◆ **BRIEF**:
What follows is a listing; give it again exactly, in its entirety.

Source data:
----------

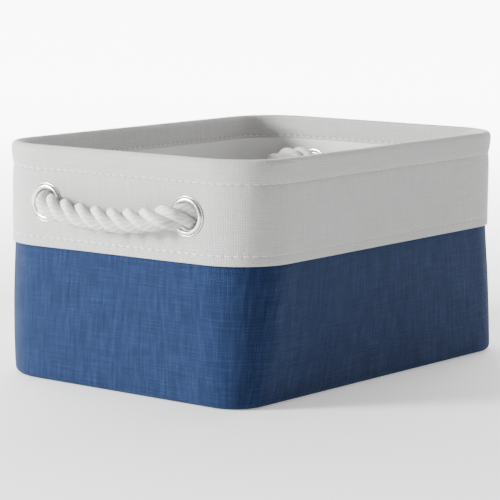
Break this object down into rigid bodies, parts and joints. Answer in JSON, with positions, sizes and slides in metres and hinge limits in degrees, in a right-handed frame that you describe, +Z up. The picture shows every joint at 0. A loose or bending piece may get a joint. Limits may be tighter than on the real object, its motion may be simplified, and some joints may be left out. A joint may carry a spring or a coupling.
{
  "type": "fabric storage bin",
  "caption": "Rectangular open-topped storage bin of soft canvas, with a wire rim, a folded white band over blue walls, a stiff base board and twisted rope handles at both ends.",
  "frame": {"origin": "middle of the underside of the bin", "axes": "+X along the long side, +Y along the short side, +Z up; the rope handles are on the ends at -X and +X"},
  "size_m": [0.3376, 0.2066, 0.15],
  "materials": {
    "blue_canvas": "matt heathered plain-weave canvas",
    "white_canvas": "matt off-white cotton canvas",
    "backing_cloth": "matt stiff interlining",
    "white_lining": "matt thin woven lining",
    "board": "plain grey board",
    "wire": "drawn steel",
    "eyelet_metal": "polished nickel plate",
    "washer_metal": "nickel plate",
    "cotton_rope": "three-strand twisted cotton"
  },
  "bodies": {
    "base": {"blue_wall": "blue_canvas", "blue_bottom": "blue_canvas", "base_board": "board", "lining_wall": "white_lining", "lining_bottom": "white_lining"},
    "rim": {"upper_band": "white_canvas", "band_backing": "backing_cloth", "upper_lining": "white_lining", "rim_wire": "wire", "left_front_eyelet": "eyelet_metal", "left_front_washer": "washer_metal", "left_back_eyelet": "eyelet_metal", "left_back_washer": "washer_metal", "right_front_eyelet": "eyelet_metal", "right_front_washer": "washer_metal", "right_back_eyelet": "eyelet_metal", "right_back_washer": "washer_metal"},
    "left_rope_ends": {"left_front_rope_leg": "cotton_rope", "left_front_knot": "cotton_rope", "left_back_rope_leg": "cotton_rope", "left_back_knot": "cotton_rope"},
    "left_handle": {"left_rope_grip": "cotton_rope"},
    "right_rope_ends": {"right_front_rope_leg": "cotton_rope", "right_front_knot": "cotton_rope", "right_back_rope_leg": "cotton_rope", "right_back_knot": "cotton_rope"},
    "right_handle": {"right_rope_grip": "cotton_rope"}
  },
  "joints": [
    {"name": "rim_drop", "type": "slide", "parent": "base", "child": "rim", "axis": [0, 0, -1], "range_m": [0, 0.073], "deforming": ["blue_wall", "lining_wall"]},
    {"name": "left_handle_pull", "type": "slide", "parent": "rim", "child": "left_rope_ends", "axis": [-1, 0, 0], "range_m": [0, 0.0115]},
    {"name": "left_handle_swing", "type": "hinge", "parent": "left_rope_ends", "child": "left_handle", "pos_m": [-0.1599, 0, 0.115], "axis": [0, 1, 0], "range_deg": [-15, 180]},
    {"name": "right_handle_pull", "type": "slide", "parent": "rim", "child": "right_rope_ends", "axis": [1, 0, 0], "range_m": [0, 0.0115]},
    {"name": "right_handle_swing", "type": "hinge", "parent": "right_rope_ends", "child": "right_handle", "pos_m": [0.1599, 0, 0.115], "axis": [0, -1, 0], "range_deg": [-15, 180]}
  ]
}
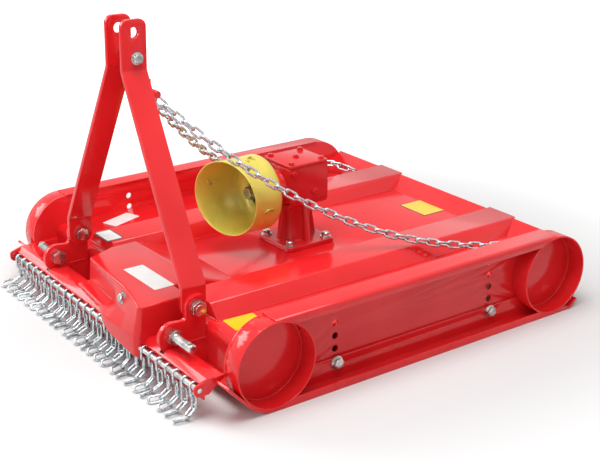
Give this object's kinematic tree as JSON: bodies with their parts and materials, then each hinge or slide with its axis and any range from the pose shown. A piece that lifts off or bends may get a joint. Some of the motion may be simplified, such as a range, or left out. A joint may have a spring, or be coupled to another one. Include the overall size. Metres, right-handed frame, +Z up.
{
  "type": "rotary mower",
  "caption": "Three-point rotary mower: low deck on side skids with ring corners, tilting mast with stay chains, guarded gearbox input, swinging blades and a front chain curtain.",
  "frame": {"origin": "on the ground under the centre of the whole machine's box, standing on its skids", "axes": "+Z up; -Y towards the tractor, the front; +X the machine's left"},
  "size_m": [1.1, 1.194, 0.8032],
  "materials": {
    "red_paint": "gloss",
    "zinc_plated_steel": "bright zinc plate",
    "red_cast_iron": "gloss",
    "yellow_passivated_steel": "yellow zinc",
    "machined_steel": "machined",
    "galvanised_chain": "galvanised"
  },
  "bodies": {
    "deck": {"deck_sheet": "red_paint", "deck_rib_left": "red_paint", "deck_rib_right": "red_paint", "side_web_left": "red_paint", "side_web_right": "red_paint", "rail_left": "red_paint", "rail_right": "red_paint", "corner_ring_front_left": "red_paint", "corner_ring_front_right": "red_paint", "corner_ring_rear_left": "red_paint", "corner_ring_rear_right": "red_paint", "skid_left": "red_paint", "skid_right": "red_paint", "hitch_plate_left": "red_paint", "hitch_plate_right": "red_paint", "nose_cover": "red_paint", "curtain_bracket": "red_paint", "chain_lug_left": "red_paint", "chain_lug_right": "red_paint", "skid_bolts_left": "zinc_plated_steel", "skid_bolts_right": "zinc_plated_steel", "link_pin_left": "zinc_plated_steel", "link_pin_right": "zinc_plated_steel", "mast_pivot_bolt_left": "zinc_plated_steel", "mast_pivot_bolt_right": "zinc_plated_steel", "curtain_rod": "zinc_plated_steel", "gearbox_bolts": "zinc_plated_steel", "gearbox_housing": "red_cast_iron", "gearbox_cover": "red_cast_iron", "pto_guard": "yellow_passivated_steel", "stay_chain_left": "galvanised_chain", "stay_chain_right": "galvanised_chain", "curtain_chains": "galvanised_chain"},
    "mast": {"mast_leg_left": "red_paint", "mast_leg_right": "red_paint", "mast_tie_plate": "red_paint", "mast_ear_bolt": "zinc_plated_steel"},
    "rotor": {"rotor_hub": "red_paint", "blade_carrier": "red_paint", "blade_bolts": "machined_steel"},
    "blade_one": {"blade_1": "machined_steel"},
    "blade_two": {"blade_2": "machined_steel"},
    "drive_shaft": {"pto_shaft": "machined_steel"}
  },
  "joints": [
    {"name": "mast_tilt", "type": "hinge", "parent": "deck", "child": "mast", "pos_m": [0, -0.435, 0.181], "axis": [1, 0, 0], "range_deg": [-12, 2], "deforming": ["stay_chain_left", "stay_chain_right"]},
    {"name": "rotor_spin", "type": "hinge", "parent": "deck", "child": "rotor", "pos_m": [0, 0.063, 0.07], "axis": [0, 0, 1], "continuous": true},
    {"name": "blade_one_swing", "type": "hinge", "parent": "rotor", "child": "blade_one", "pos_m": [0.3, 0.063, 0.06], "axis": [0, 0, 1], "continuous": true},
    {"name": "blade_two_swing", "type": "hinge", "parent": "rotor", "child": "blade_two", "pos_m": [-0.3, 0.063, 0.06], "axis": [0, 0, 1], "continuous": true},
    {"name": "drive_spin", "type": "hinge", "parent": "deck", "child": "drive_shaft", "pos_m": [0, -0.092, 0.3], "axis": [0, 1, 0], "continuous": true}
  ],
  "couplings": [
    {"joint": "drive_spin", "follows": "rotor_spin", "ratio": 0.5181}
  ]
}
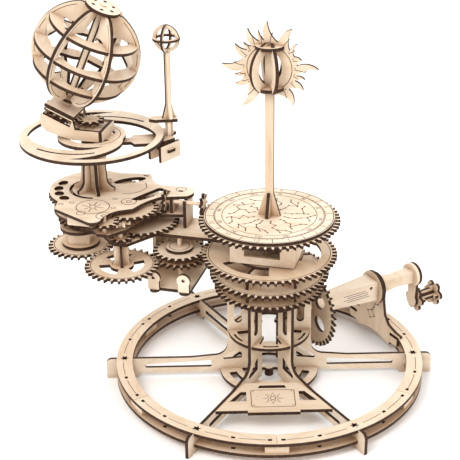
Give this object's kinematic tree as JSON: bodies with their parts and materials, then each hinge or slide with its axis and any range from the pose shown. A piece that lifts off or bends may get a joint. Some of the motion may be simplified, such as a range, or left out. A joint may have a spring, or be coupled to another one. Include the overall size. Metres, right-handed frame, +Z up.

----------

◆ **RESPONSE TO THIS TASK**:
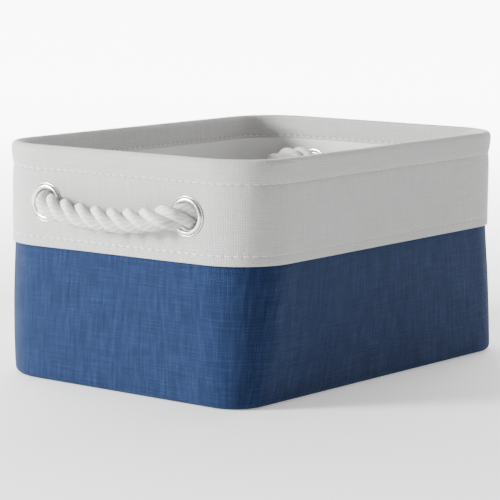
Break this object down into rigid bodies, parts and joints. Answer in JSON, with positions, sizes and slides in metres and hinge limits in degrees, in a right-handed frame that you describe, +Z up. The picture shows every joint at 0. A loose or bending piece may get a joint. Limits may be tighter than on the real object, its motion may be simplified, and some joints may be left out. A joint may carry a spring or a coupling.
{
  "type": "fabric storage bin",
  "caption": "Rectangular open-topped storage bin of soft canvas, with a wire rim, a folded white band over blue walls, a stiff base board and twisted rope handles at both ends.",
  "frame": {"origin": "middle of the underside of the bin", "axes": "+X along the long side, +Y along the short side, +Z up; the rope handles are on the ends at -X and +X"},
  "size_m": [0.3376, 0.2066, 0.15],
  "materials": {
    "blue_canvas": "matt heathered plain-weave canvas",
    "white_canvas": "matt off-white cotton canvas",
    "backing_cloth": "matt stiff interlining",
    "white_lining": "matt thin woven lining",
    "board": "plain grey board",
    "wire": "drawn steel",
    "eyelet_metal": "polished nickel plate",
    "washer_metal": "nickel plate",
    "cotton_rope": "three-strand twisted cotton"
  },
  "bodies": {
    "base": {"blue_wall": "blue_canvas", "blue_bottom": "blue_canvas", "base_board": "board", "lining_wall": "white_lining", "lining_bottom": "white_lining"},
    "rim": {"upper_band": "white_canvas", "band_backing": "backing_cloth", "upper_lining": "white_lining", "rim_wire": "wire", "left_front_eyelet": "eyelet_metal", "left_front_washer": "washer_metal", "left_back_eyelet": "eyelet_metal", "left_back_washer": "washer_metal", "right_front_eyelet": "eyelet_metal", "right_front_washer": "washer_metal", "right_back_eyelet": "eyelet_metal", "right_back_washer": "washer_metal"},
    "left_rope_ends": {"left_front_rope_leg": "cotton_rope", "left_front_knot": "cotton_rope", "left_back_rope_leg": "cotton_rope", "left_back_knot": "cotton_rope"},
    "left_handle": {"left_rope_grip": "cotton_rope"},
    "right_rope_ends": {"right_front_rope_leg": "cotton_rope", "right_front_knot": "cotton_rope", "right_back_rope_leg": "cotton_rope", "right_back_knot": "cotton_rope"},
    "right_handle": {"right_rope_grip": "cotton_rope"}
  },
  "joints": [
    {"name": "rim_drop", "type": "slide", "parent": "base", "child": "rim", "axis": [0, 0, -1], "range_m": [0, 0.073], "deforming": ["blue_wall", "lining_wall"]},
    {"name": "left_handle_pull", "type": "slide", "parent": "rim", "child": "left_rope_ends", "axis": [-1, 0, 0], "range_m": [0, 0.0115]},
    {"name": "left_handle_swing", "type": "hinge", "parent": "left_rope_ends", "child": "left_handle", "pos_m": [-0.1599, 0, 0.115], "axis": [0, 1, 0], "range_deg": [-15, 180]},
    {"name": "right_handle_pull", "type": "slide", "parent": "rim", "child": "right_rope_ends", "axis": [1, 0, 0], "range_m": [0, 0.0115]},
    {"name": "right_handle_swing", "type": "hinge", "parent": "right_rope_ends", "child": "right_handle", "pos_m": [0.1599, 0, 0.115], "axis": [0, -1, 0], "range_deg": [-15, 180]}
  ]
}
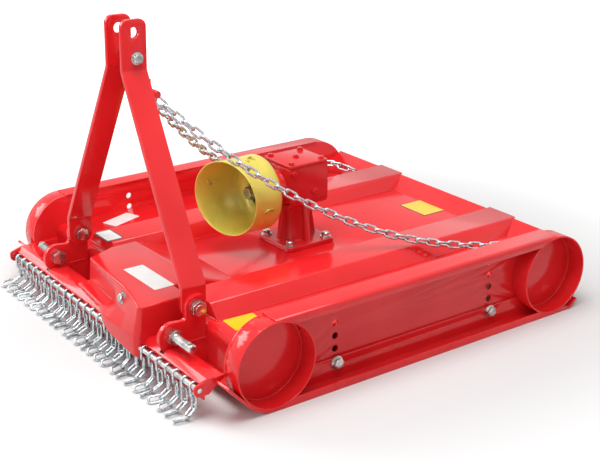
Give this object's kinematic tree as JSON: bodies with their parts and materials, then each hinge or slide with its axis and any range from the pose shown. A piece that lifts off or bends may get a joint. Some of the motion may be simplified, such as a range, or left out. A joint may have a spring, or be coupled to another one. Include the overall size. Metres, right-handed frame, +Z up.
{
  "type": "rotary mower",
  "caption": "Three-point rotary mower: low deck on side skids with ring corners, tilting mast with stay chains, guarded gearbox input, swinging blades and a front chain curtain.",
  "frame": {"origin": "on the ground under the centre of the whole machine's box, standing on its skids", "axes": "+Z up; -Y towards the tractor, the front; +X the machine's left"},
  "size_m": [1.1, 1.194, 0.8032],
  "materials": {
    "red_paint": "gloss",
    "zinc_plated_steel": "bright zinc plate",
    "red_cast_iron": "gloss",
    "yellow_passivated_steel": "yellow zinc",
    "machined_steel": "machined",
    "galvanised_chain": "galvanised"
  },
  "bodies": {
    "deck": {"deck_sheet": "red_paint", "deck_rib_left": "red_paint", "deck_rib_right": "red_paint", "side_web_left": "red_paint", "side_web_right": "red_paint", "rail_left": "red_paint", "rail_right": "red_paint", "corner_ring_front_left": "red_paint", "corner_ring_front_right": "red_paint", "corner_ring_rear_left": "red_paint", "corner_ring_rear_right": "red_paint", "skid_left": "red_paint", "skid_right": "red_paint", "hitch_plate_left": "red_paint", "hitch_plate_right": "red_paint", "nose_cover": "red_paint", "curtain_bracket": "red_paint", "chain_lug_left": "red_paint", "chain_lug_right": "red_paint", "skid_bolts_left": "zinc_plated_steel", "skid_bolts_right": "zinc_plated_steel", "link_pin_left": "zinc_plated_steel", "link_pin_right": "zinc_plated_steel", "mast_pivot_bolt_left": "zinc_plated_steel", "mast_pivot_bolt_right": "zinc_plated_steel", "curtain_rod": "zinc_plated_steel", "gearbox_bolts": "zinc_plated_steel", "gearbox_housing": "red_cast_iron", "gearbox_cover": "red_cast_iron", "pto_guard": "yellow_passivated_steel", "stay_chain_left": "galvanised_chain", "stay_chain_right": "galvanised_chain", "curtain_chains": "galvanised_chain"},
    "mast": {"mast_leg_left": "red_paint", "mast_leg_right": "red_paint", "mast_tie_plate": "red_paint", "mast_ear_bolt": "zinc_plated_steel"},
    "rotor": {"rotor_hub": "red_paint", "blade_carrier": "red_paint", "blade_bolts": "machined_steel"},
    "blade_one": {"blade_1": "machined_steel"},
    "blade_two": {"blade_2": "machined_steel"},
    "drive_shaft": {"pto_shaft": "machined_steel"}
  },
  "joints": [
    {"name": "mast_tilt", "type": "hinge", "parent": "deck", "child": "mast", "pos_m": [0, -0.435, 0.181], "axis": [1, 0, 0], "range_deg": [-12, 2], "deforming": ["stay_chain_left", "stay_chain_right"]},
    {"name": "rotor_spin", "type": "hinge", "parent": "deck", "child": "rotor", "pos_m": [0, 0.063, 0.07], "axis": [0, 0, 1], "continuous": true},
    {"name": "blade_one_swing", "type": "hinge", "parent": "rotor", "child": "blade_one", "pos_m": [0.3, 0.063, 0.06], "axis": [0, 0, 1], "continuous": true},
    {"name": "blade_two_swing", "type": "hinge", "parent": "rotor", "child": "blade_two", "pos_m": [-0.3, 0.063, 0.06], "axis": [0, 0, 1], "continuous": true},
    {"name": "drive_spin", "type": "hinge", "parent": "deck", "child": "drive_shaft", "pos_m": [0, -0.092, 0.3], "axis": [0, 1, 0], "continuous": true}
  ],
  "couplings": [
    {"joint": "drive_spin", "follows": "rotor_spin", "ratio": 0.5181}
  ]
}
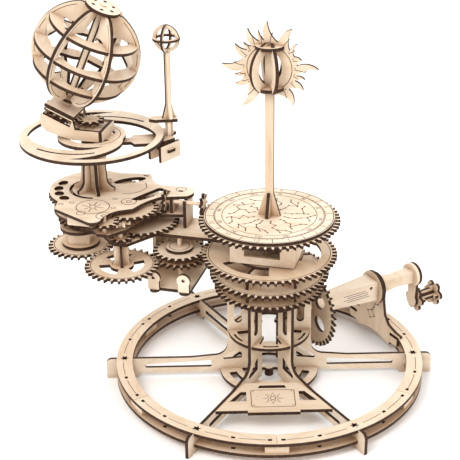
Give this object's kinematic tree as JSON: bodies with their parts and materials, then each hinge or slide with its axis and any range from the pose shown. A piece that lifts off or bends may get a joint. Some of the motion may be simplified, such as a range, or left out. A joint may have a spring, or be coupled to another one. Include the overall size. Metres, right-handed frame, +Z up.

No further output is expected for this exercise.